Start RECORDED DATA

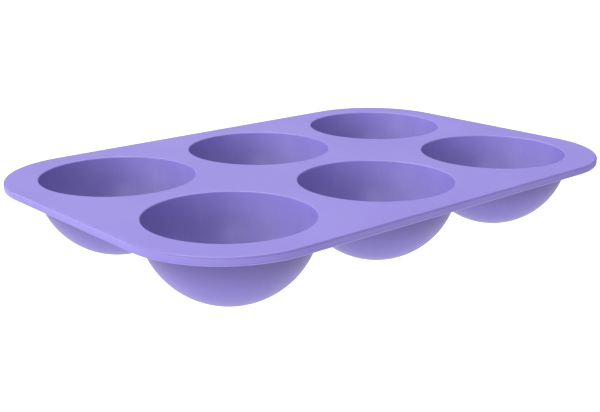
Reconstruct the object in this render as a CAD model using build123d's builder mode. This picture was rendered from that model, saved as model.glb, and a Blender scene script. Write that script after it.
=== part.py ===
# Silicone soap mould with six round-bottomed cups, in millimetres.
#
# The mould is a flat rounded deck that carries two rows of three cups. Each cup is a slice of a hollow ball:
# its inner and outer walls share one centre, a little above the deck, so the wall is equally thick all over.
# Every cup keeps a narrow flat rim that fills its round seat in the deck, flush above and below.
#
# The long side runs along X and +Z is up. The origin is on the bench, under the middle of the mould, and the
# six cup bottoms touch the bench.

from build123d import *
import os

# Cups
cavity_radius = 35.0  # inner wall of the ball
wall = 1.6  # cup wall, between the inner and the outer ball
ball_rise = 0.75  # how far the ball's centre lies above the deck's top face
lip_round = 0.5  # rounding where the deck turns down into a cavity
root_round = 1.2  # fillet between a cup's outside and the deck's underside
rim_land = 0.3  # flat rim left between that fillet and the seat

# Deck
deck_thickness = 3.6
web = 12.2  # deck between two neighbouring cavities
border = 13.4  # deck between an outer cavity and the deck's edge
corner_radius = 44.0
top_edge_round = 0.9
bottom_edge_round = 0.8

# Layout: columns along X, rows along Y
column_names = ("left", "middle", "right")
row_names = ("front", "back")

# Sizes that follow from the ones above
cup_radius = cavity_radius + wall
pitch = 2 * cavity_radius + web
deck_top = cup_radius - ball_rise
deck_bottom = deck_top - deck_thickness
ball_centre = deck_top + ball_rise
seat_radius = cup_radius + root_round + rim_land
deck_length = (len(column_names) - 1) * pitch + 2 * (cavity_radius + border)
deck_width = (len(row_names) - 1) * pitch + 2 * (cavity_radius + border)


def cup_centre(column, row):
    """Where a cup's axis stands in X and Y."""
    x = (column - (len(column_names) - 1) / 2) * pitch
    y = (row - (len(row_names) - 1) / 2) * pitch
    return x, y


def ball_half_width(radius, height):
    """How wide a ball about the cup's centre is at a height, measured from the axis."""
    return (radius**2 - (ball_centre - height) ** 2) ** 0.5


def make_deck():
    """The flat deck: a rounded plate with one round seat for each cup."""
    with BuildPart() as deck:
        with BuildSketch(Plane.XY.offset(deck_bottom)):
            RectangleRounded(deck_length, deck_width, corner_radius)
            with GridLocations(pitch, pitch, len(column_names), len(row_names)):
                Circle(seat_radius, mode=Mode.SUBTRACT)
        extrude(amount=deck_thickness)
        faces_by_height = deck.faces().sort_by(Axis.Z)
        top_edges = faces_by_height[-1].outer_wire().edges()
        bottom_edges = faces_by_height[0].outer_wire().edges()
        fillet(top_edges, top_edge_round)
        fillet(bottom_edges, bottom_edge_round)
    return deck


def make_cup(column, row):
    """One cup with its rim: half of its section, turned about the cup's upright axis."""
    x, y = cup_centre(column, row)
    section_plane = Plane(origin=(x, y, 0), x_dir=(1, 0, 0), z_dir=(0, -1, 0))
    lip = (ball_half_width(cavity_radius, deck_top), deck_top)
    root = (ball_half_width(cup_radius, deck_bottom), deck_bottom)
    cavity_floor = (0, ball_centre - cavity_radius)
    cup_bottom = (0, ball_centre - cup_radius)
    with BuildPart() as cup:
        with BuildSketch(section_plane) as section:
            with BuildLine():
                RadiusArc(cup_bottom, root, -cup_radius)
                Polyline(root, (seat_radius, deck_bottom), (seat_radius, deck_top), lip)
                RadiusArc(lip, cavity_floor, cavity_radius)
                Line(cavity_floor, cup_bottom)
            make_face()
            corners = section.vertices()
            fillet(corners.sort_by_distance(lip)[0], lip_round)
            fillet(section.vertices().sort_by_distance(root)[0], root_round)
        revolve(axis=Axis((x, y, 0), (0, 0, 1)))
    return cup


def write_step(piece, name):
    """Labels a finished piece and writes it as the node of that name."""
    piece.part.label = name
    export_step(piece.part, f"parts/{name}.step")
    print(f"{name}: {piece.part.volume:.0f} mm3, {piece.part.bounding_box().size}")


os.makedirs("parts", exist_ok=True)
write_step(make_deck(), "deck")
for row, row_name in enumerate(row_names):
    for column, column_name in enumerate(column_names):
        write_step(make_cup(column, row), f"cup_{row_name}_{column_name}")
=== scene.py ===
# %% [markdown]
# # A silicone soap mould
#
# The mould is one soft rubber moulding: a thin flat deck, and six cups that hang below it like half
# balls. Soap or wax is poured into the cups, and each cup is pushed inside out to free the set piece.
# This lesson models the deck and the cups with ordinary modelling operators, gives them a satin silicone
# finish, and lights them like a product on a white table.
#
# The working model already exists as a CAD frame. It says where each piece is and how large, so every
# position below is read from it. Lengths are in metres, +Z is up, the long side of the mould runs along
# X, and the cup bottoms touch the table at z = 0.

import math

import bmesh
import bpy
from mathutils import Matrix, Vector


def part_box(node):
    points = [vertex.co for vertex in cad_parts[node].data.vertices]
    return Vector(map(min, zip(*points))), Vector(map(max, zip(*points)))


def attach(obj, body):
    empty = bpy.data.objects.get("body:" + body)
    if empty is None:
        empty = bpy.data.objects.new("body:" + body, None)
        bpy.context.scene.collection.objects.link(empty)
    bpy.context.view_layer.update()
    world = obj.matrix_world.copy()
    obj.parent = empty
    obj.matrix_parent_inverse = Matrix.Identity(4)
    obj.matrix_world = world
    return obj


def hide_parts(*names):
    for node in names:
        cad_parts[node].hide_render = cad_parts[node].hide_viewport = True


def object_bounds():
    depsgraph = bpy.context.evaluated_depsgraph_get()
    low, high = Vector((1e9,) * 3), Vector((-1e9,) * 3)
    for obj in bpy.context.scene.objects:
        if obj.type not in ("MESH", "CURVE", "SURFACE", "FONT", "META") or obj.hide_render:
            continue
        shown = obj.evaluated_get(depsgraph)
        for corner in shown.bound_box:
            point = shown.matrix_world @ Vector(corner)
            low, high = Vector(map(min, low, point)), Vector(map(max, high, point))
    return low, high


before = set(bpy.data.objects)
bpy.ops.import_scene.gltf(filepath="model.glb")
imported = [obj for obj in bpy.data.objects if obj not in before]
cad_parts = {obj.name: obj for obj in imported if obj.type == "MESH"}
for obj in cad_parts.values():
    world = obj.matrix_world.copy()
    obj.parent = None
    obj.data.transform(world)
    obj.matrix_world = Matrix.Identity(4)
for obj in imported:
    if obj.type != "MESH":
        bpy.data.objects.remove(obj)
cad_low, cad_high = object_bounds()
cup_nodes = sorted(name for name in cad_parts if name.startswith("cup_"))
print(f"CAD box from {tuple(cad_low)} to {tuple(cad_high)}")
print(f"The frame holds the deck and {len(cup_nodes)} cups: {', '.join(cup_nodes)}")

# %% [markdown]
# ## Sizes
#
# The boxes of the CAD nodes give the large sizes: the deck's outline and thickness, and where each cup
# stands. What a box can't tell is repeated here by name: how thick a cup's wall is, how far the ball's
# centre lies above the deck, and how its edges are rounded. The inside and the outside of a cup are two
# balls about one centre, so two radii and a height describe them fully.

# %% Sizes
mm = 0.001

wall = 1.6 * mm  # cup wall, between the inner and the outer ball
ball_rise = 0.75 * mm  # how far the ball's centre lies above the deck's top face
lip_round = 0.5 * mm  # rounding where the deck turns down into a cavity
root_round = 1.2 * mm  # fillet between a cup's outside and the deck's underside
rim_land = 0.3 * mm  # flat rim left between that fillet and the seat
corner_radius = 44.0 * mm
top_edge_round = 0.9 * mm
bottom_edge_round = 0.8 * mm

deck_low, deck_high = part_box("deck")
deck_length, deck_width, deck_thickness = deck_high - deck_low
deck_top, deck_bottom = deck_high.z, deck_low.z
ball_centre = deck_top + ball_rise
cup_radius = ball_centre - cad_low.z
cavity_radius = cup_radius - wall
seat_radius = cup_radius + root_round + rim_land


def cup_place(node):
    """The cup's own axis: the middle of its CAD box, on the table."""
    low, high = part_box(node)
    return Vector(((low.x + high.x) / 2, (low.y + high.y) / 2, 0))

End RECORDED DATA

**JOB:**
Return exactly, and only, the lines from the one containing "zip(*points))), Vector(map(max, zip(*points)))" down to the one containing "bpy.context.scene.collection.objects.link(empty)", with both of those lines included.

**THE SOLUTION:**
    return Vector(map(min, zip(*points))), Vector(map(max, zip(*points)))


def attach(obj, body):
    empty = bpy.data.objects.get("body:" + body)
    if empty is None:
        empty = bpy.data.objects.new("body:" + body, None)
        bpy.context.scene.collection.objects.link(empty)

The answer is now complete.